The current draft of the ordinance would require, among other things that motorists move over into an empty lane if possible when passing someone on a bike, scooter or moped. If another lane is not empty, then car and small truck drivers would be required to pass vulnerable road users with at least 3 feet of space between them.

For larger trucks or commercial vehicles, the safe space to pass a vulnerable road user is at least 6 feet, according to the draft ordinance.

The ordinance bans motor vehicles from driving too closely to “vulnerable road users” to intimidate or threaten them, or tossing objects at them. The draft ordinance also requires motorists to yield to vulnerable road users who are approaching an intersection or close to an intersection.

The ordinance’s definition of “vulnerable road users” includes highway construction workers, emergency service providers and utility workers whose job can put them close to busy roads. People using skateboards, roller skates, wheelchairs and horse-drawn carriages would also be classified as “vulnerable road users.”

The ordinance might not apply in incidents where the “vulnerable road user” was violating traffic laws.
Lambert said he felt compelled to propose the ordinance after learning in January about a middle-school student being nearly struck by a car while she was in a crosswalk at North Peachtree and Tilly Mill roads. In another January incident, a jogger was struck by a car as she ran in a crosswalk and sustained serious injuries, he said.
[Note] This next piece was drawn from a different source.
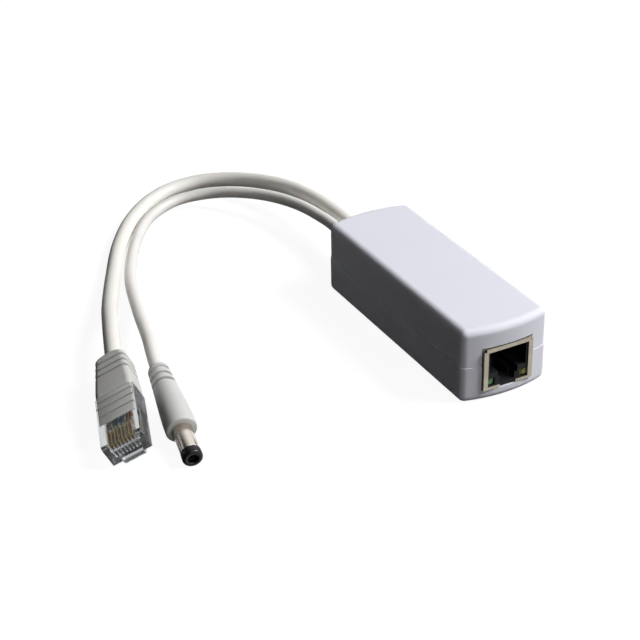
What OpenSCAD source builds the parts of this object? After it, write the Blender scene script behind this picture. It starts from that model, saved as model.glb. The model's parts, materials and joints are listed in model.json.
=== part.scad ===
// Inline power-over-Ethernet splitter: a two-part plastic box with a shielded
// network socket at one end and two cords at the other, one ending in a clear
// 8-contact network plug with a moulded boot, one in a round DC power plug.
// Units are millimetres. Origin: middle of the box underside. +Z up, the socket
// faces -Y, the cords leave at +Y.

/* [Housing] */
// width of the box across X
box_w = 28; // [24:0.5:34]
// overall length of the box along Y, measured over the bowed ends
box_l = 80; // [70:1:95]
// height of the box
box_h = 23; // [20:0.5:28]
// how far each bowed end stands out beyond the box corners
bow = 2.3; // [0.5:0.1:4]
// height of the joint line between the two halves
seam_z = 11.5; // [9:0.5:14]
// rounding of all outer edges and corners
edge_r = 2; // [0.8:0.1:3]
// thickness of the side walls and the roof
wall = 1.8; // [1.2:0.1:2.4]
// step of the upper half inside the lower half, per side
seam_step = 0.15; // [0:0.05:0.4]

/* [Socket] */
// width of the metal socket shield
jack_w = 16; // [15:0.1:17]
// height of the metal socket shield
jack_h = 13.1; // [12:0.1:14]
// depth of the metal socket shield
jack_d = 21.3; // [18:0.1:24]
// gap between the socket and the opening in the box
jack_gap = 0.25; // [0.1:0.05:0.5]
// width of the plug cavity
cavity_w = 11.9; // [11.75:0.05:12.2]
// height of the plug cavity
cavity_h = 6.9; // [6.7:0.1:7.2]
// sideways distance of each indicator light from the middle
led_x = 5.7; // [5:0.1:6]

/* [Circuit board] */
// width of the board
pcb_w = 24; // [20:0.5:26]
// length of the board
pcb_l = 66; // [50:1:70]
// thickness of the board
pcb_t = 1; // [0.8:0.1:1.6]
// height of the top of the board above the table
pcb_z = 3.5; // [3:0.1:5]

/* [Cords] */
// diameter of the network cord
net_d = 5; // [4:0.1:6]
// diameter of the power cord
dc_d = 3.8; // [2.6:0.1:4]
// height at which both cords leave the box
exit_z = 11.5; // [9:0.5:14]

/* [Network plug] */
// width of the clear plug
plug_w = 11.68; // [11.5:0.01:11.8]
// length of the clear plug
plug_l = 21.5; // [20:0.1:23]
// thickness of the clear plug without its latch
plug_t = 6.6; // [6.4:0.1:6.8]
// distance between neighbouring contacts
pitch = 1.02; // [1:0.01:1.04]
// distance from the nose to the cord end of the boot
boot_end = 40; // [36:0.5:46]

/* [Power plug] */
// outer diameter of the barrel
barrel_d = 5.5; // [5:0.1:6]
// diameter of the hole in the barrel
barrel_bore = 2.1; // [1.6:0.1:2.6]
// length of the barrel in front of the grip
barrel_l = 11.5; // [9:0.5:14]
// length of the black tip of the barrel
tip_l = 2.6; // [1:0.1:3]
// length of the grip
grip_l = 26; // [20:0.5:32]
// diameter of the grip at the barrel end
grip_d = 8.8; // [7:0.1:11]

/* [Hidden] */
$fn = 64;
eps = 0.01;
hw = box_w/2;
// radius of the bowed ends and the distance of its centre from the middle
bow_R = (hw*hw + bow*bow)/(2*bow);
bow_c = box_l/2 - bow_R;
jack_y = -box_l/2;
jack_z = pcb_z;
cav_top = jack_z + jack_h - 1.2;
cav_bot = cav_top - cavity_h;
cav_d = 13.5;
key_bot = cav_bot - 2;
slot_bot = jack_z + 1.2;
net_x = 2;
dc_x = -2.7;
net_r = net_d/2;
dc_r = dc_d/2;
// where the nose of the network plug lies, and how it is turned there
np = [-107, -19.8, 9.6];
n_yaw = -17.7;
n_pitch = 3;
n_roll = -26;
// where the front face of the power plug grip lies, and how it is turned
dp = [-88.7, -17.2, 4.55];
d_yaw = 9.5;
d_pitch = 9;
net_axis_z = -3.3;
steel = [0.76, 0.74, 0.70];
white = [0.86, 0.86, 0.90];
black = [0.08, 0.08, 0.09];
gold = [0.83, 0.66, 0.30];

// ---------- helpers ----------
module rr(w, h, r) {
  square([w - 2*r, h], center = true);
  square([w, h - 2*r], center = true);
  for (sx = [-1, 1], sy = [-1, 1]) translate([sx*(w/2 - r), sy*(h/2 - r)]) circle(r = r);
}
// rounded bar of section w x h along +Y, from y = 0, middle on the axis
module bar(w, h, r, l) rotate([-90, 0, 0]) linear_extrude(l) rr(w, h, r);
module rod(a, b, d) {
  v = b - a;
  l = norm(v);
  translate(a) rotate([0, acos(v[2]/l), atan2(v[1], v[0])]) cylinder(d = d, h = l, $fn = 24);
}
module disc(s, inset) {
  R = bow_R - inset;
  translate([0, s*bow_c, 0]) rotate_extrude($fn = 128) {
    square([R - edge_r, box_h]);
    translate([0, edge_r]) square([R, box_h - 2*edge_r]);
    translate([R - edge_r, edge_r]) circle(r = edge_r);
    translate([R - edge_r, box_h - edge_r]) circle(r = edge_r);
  }
}
// one rounded corner: the wedge it takes out of the rest, and the post that fills it
module corner_wedge(sx, sy, inset) {
  R = bow_R - inset - edge_r;
  cx = hw - inset - edge_r;
  cy = bow_c + sqrt(R*R - cx*cx);
  u = [cx, cy - bow_c]/R;
  d = 0.12;
  scale([sx, sy, 1]) translate([0, 0, -1]) linear_extrude(box_h + 2)
    polygon([[cx - d, cy - d], [cx + 5, cy - d], [cx + 5, cy + 8], [cx - d + 7*u[0], cy - d + 7*u[1]]]);
}
module corner_post(sx, sy, inset) {
  R = bow_R - inset - edge_r;
  cx = hw - inset - edge_r;
  cy = bow_c + sqrt(R*R - cx*cx);
  r = edge_r - 0.02;
  translate([sx*cx, sy*cy, 0]) rotate_extrude() intersection() {
    translate([0, 0.02]) square([r, box_h - 0.04]);
    union() {
      translate([0, edge_r]) circle(r = r);
      translate([0, box_h - edge_r]) circle(r = r);
      translate([0, edge_r]) square([r, box_h - 2*edge_r]);
    }
  }
}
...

The drivers were not paying attention to the road while the pedestrians were following the law, Lambert said. The proposed ordinance could help raise more awareness among motorists about sharing the road, he added. Deterrents such as fines, mandatory court dates and even a stint in jail, are also intended to change driver behavior to be more aware of their surroundings.

“We are striving to become a more bicycle- and pedestrian-friendly city and have initiated a lot of priorities like sidewalks [and] crosswalks,” Lambert said. “Infrastructure is great, but you only get one piece of the puzzle.

“The idea not to be punitive, but to educate drivers,” he added. “We’re crafting the ordinance in way the driver can have penalties reduced or removed if they complete a driver education class.”

No other cities in Georgia currently have such an ordinance, Lambert said. He said he worked with Police Chief Billy Grogan and the city attorney to come up with Dunwoody’s ordinance by researching similar ones in Houston and Washington state. Nine states in the country have “vulnerable road user” laws, Lambert said.

Lambert said he hopes to have the proposed ordinance back before the City Council later this month. “I’m excited for us to blaze this trail … and set an example for other municipalities,” he said.

Dunwoody resident Cheryl Summers spoke out against the ordinance during public comment, saying “vulnerable road users” can use sidewalks and other pathways to stay off roads.

“I don’t see the need for this,” she said. “I don’t know of any driver or operator of a vehicle who would deliberately try to run down a pedestrian or one of these others vulnerable road users. I think this is a little ridiculous and redundant to what we already have.”